__GIVEN DATA__
□ □ □ □ □ □ □

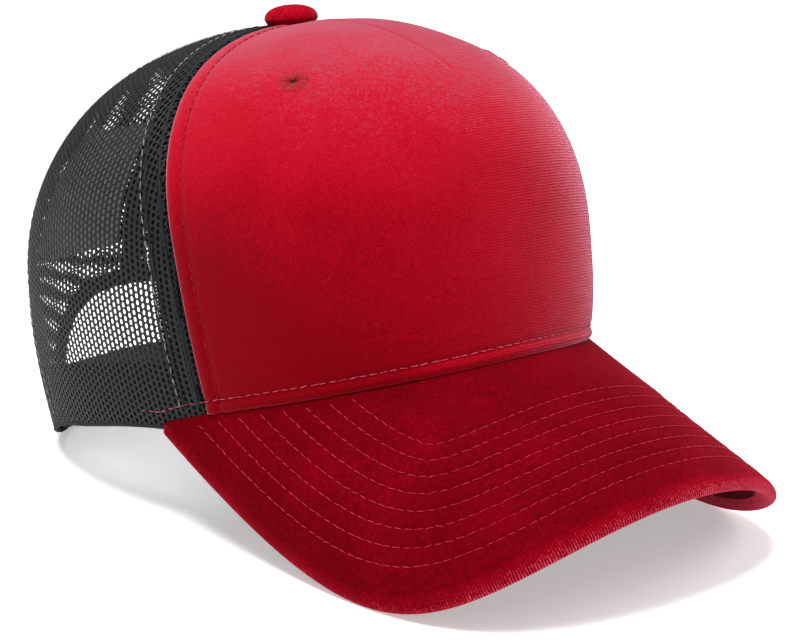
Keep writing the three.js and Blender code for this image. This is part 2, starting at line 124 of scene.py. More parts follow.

□ □ □ □ □ □ □

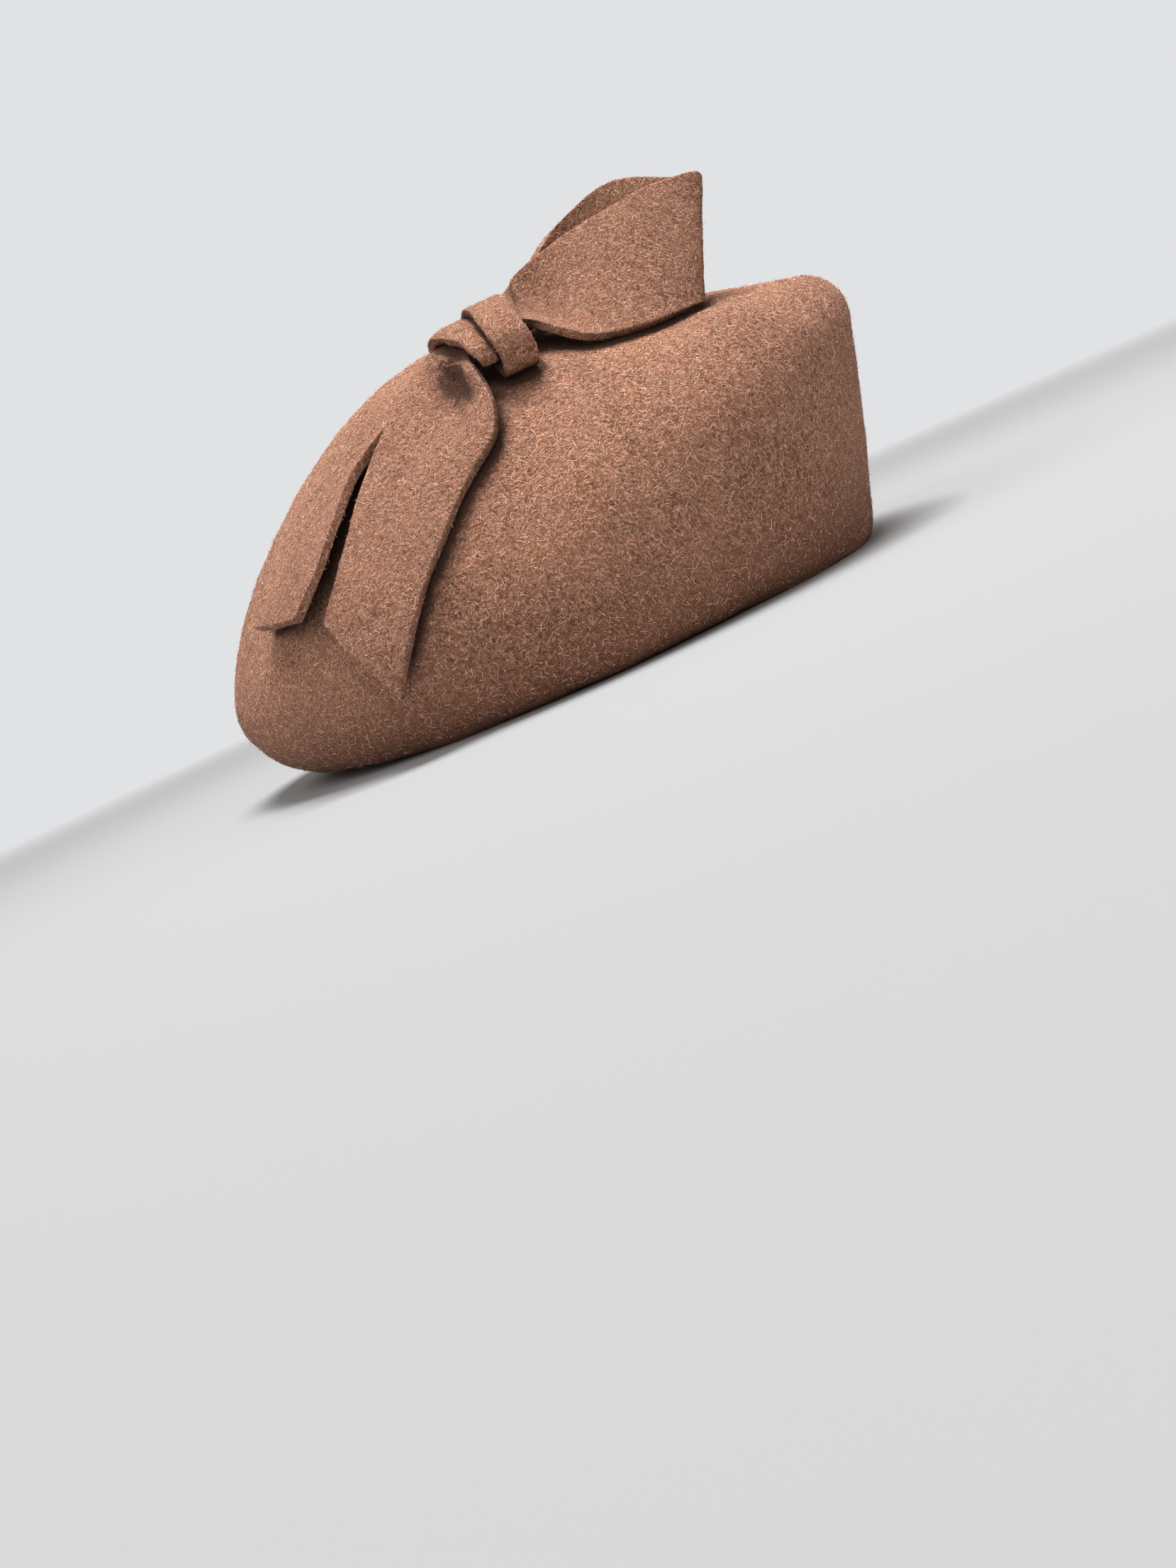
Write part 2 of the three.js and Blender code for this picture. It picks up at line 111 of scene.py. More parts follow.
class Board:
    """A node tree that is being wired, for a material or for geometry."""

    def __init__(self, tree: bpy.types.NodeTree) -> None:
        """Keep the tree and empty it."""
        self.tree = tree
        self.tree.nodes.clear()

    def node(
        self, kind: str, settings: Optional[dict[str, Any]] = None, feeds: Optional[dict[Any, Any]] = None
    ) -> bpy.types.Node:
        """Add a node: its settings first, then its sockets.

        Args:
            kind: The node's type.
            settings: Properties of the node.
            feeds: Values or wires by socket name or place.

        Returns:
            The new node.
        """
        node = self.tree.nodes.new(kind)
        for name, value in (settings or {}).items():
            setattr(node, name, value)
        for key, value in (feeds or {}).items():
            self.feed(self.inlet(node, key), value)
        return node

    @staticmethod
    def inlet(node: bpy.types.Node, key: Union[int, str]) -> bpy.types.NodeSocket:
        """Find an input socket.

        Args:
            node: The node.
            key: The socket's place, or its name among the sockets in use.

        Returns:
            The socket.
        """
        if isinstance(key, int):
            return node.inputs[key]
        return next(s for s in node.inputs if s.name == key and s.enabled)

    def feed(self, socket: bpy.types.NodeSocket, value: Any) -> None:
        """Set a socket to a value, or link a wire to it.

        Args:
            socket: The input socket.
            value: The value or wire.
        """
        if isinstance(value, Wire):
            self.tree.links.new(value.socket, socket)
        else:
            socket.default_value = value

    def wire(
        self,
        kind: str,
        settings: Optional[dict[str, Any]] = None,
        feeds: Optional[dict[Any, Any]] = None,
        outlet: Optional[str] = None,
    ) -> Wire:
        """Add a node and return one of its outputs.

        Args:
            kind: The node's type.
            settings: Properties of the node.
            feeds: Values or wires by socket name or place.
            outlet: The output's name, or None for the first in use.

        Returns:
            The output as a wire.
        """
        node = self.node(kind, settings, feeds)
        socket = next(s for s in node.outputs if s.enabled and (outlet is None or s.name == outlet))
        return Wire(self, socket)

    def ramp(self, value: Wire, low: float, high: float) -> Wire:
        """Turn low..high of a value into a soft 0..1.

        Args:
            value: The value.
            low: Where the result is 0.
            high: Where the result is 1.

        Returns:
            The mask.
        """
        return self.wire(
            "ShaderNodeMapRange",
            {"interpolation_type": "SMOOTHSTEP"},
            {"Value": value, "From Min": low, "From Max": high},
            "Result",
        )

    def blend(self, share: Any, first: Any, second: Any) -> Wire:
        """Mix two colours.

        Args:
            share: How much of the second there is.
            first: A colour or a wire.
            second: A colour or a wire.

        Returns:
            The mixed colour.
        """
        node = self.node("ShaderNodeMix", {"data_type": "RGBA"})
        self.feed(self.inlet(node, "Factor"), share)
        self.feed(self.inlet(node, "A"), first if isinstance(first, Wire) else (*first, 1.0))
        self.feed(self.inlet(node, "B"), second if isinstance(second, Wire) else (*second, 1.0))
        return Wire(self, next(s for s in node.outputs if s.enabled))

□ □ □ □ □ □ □

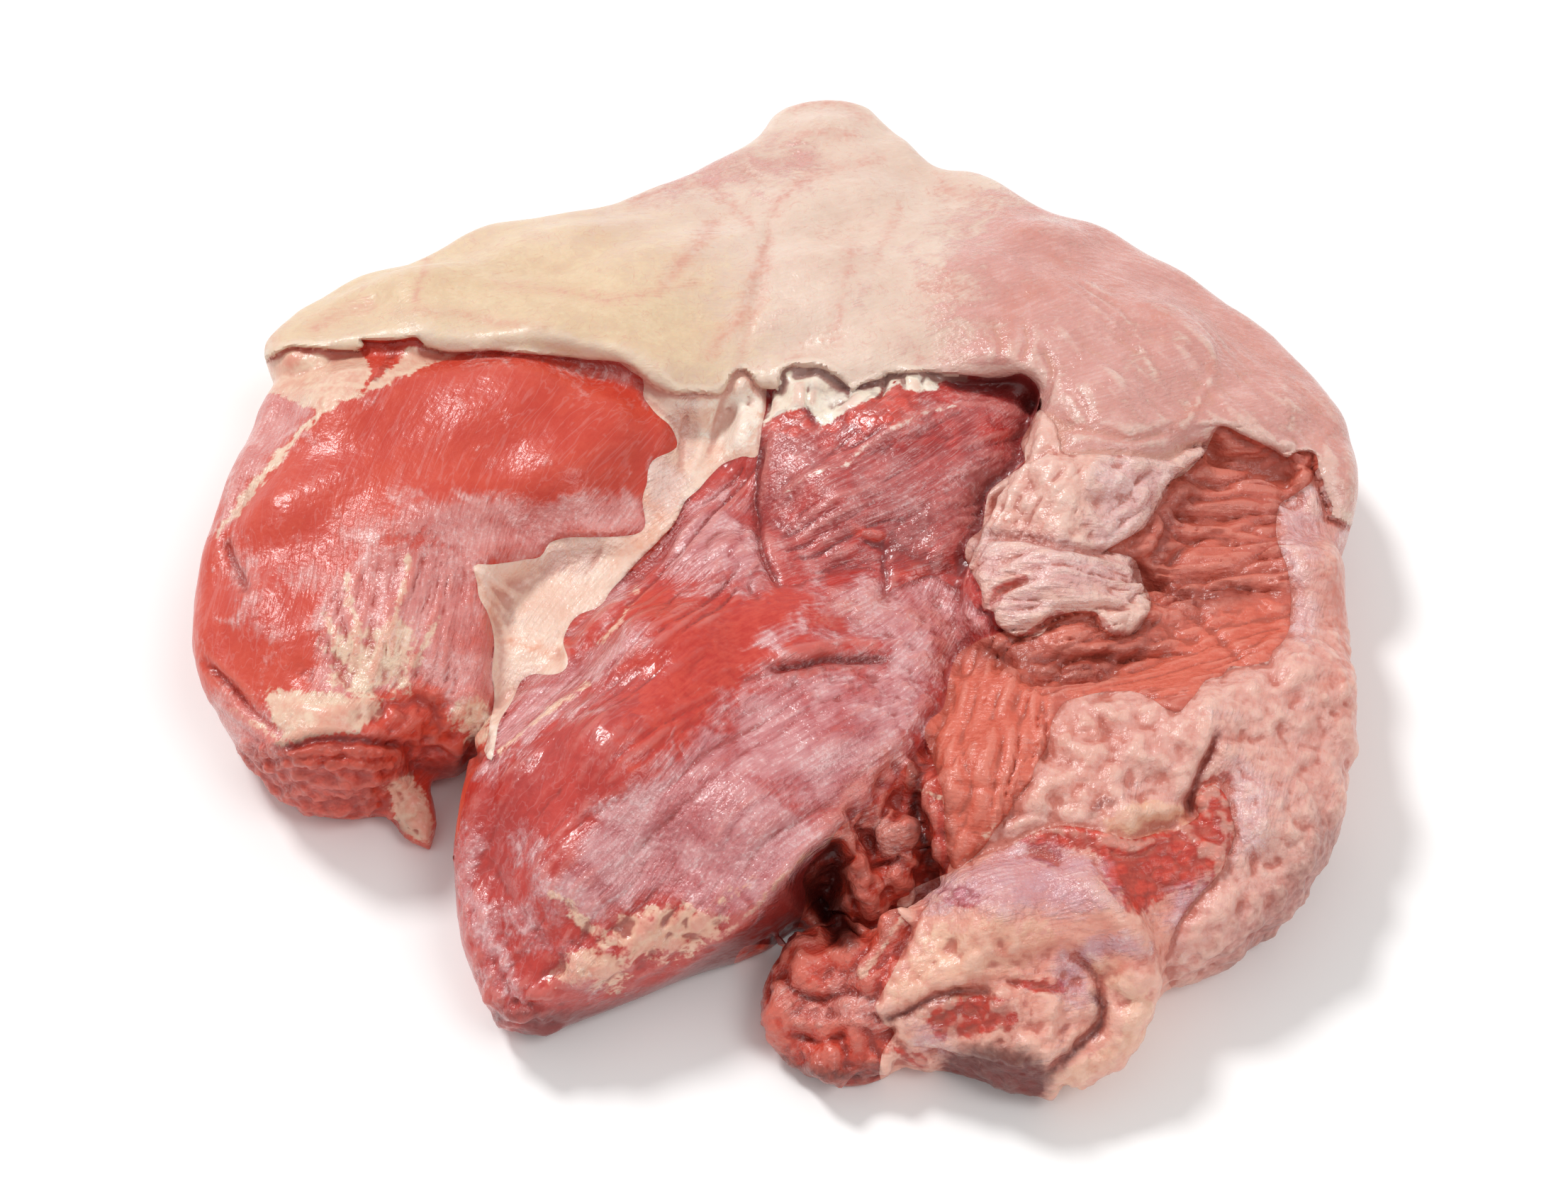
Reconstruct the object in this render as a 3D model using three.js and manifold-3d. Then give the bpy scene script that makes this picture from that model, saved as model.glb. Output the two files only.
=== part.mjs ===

□ □ □ □ □ □ □

__TASK DESCRIPTION__
From the listing above, copy out each line where the word "parts" appears.

__ANSWER BELOW__
Keep writing the three.js and Blender code for this image. This is part 2, starting at line 124 of scene.py. More parts follow.
Write part 2 of the three.js and Blender code for this picture. It picks up at line 111 of scene.py. More parts follow.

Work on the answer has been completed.